To calculate a bond's present value, you discount its future payments by the prevailing market interest rate. If the discount rate is equal to the bond's interest rate, the bond sells at face value. When market interest rates are higher, the bond's price decreases to align its yield with the market rate.

Step-by-step explanation:

To calculate the present value of a simple two-year bond with a principal of $3,000 and an annual interest rate of 8%, we can apply the present value formula. For the first year, the bond pays interest of $240 (8% of $3,000). In the second year, it pays another $240 in interest plus the $3,000 principal. When the discount rate matches the interest rate of the bond (8%), the present value of the bond's expected payments would be $240/(1.08)^1 + ($3,240)/(1.08)^2. This represents the value of the first year's interest payment and the second-year's interest and principal payment, both discounted at 8%.

If the discount rate rises to 11%, the present value calculations would be adjusted accordingly to $240/(1.11)^1 + ($3,240)/(1.11)^2. This reflects the decreased present value of the expected payments as the discount rate exceeds the bond's interest rate. In this case, the bond would sell for less than its face value due to the higher market interest rate.

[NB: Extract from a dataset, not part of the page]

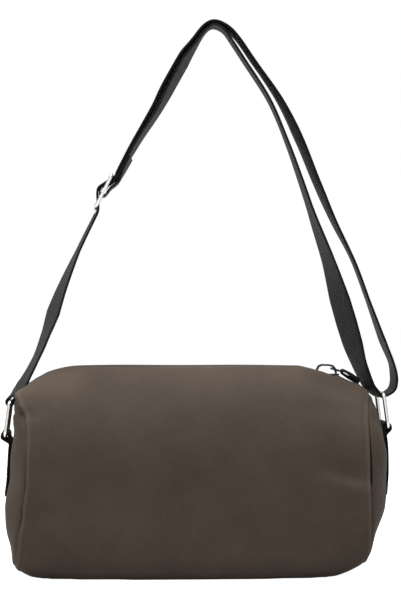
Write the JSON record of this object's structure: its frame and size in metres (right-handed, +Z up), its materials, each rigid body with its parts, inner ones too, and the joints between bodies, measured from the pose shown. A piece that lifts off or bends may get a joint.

Furthermore, when the bond's interest rate is less than the market interest rate (for instance, 12%), the price of the bond will decrease. Using a market interest rate of 12%, the expected payments of $1,080 from the bond one year from now can be discounted at the higher rate to calculate the current price, resulting in a bond value of less than the face value, specifically $964. This is because $964 invested at 12% for one year equals the payment expected from the bond. Consequently, the bond's yield would be equal to the market interest rate of 12%, accounting for both the interest payments and the capital gain (or loss).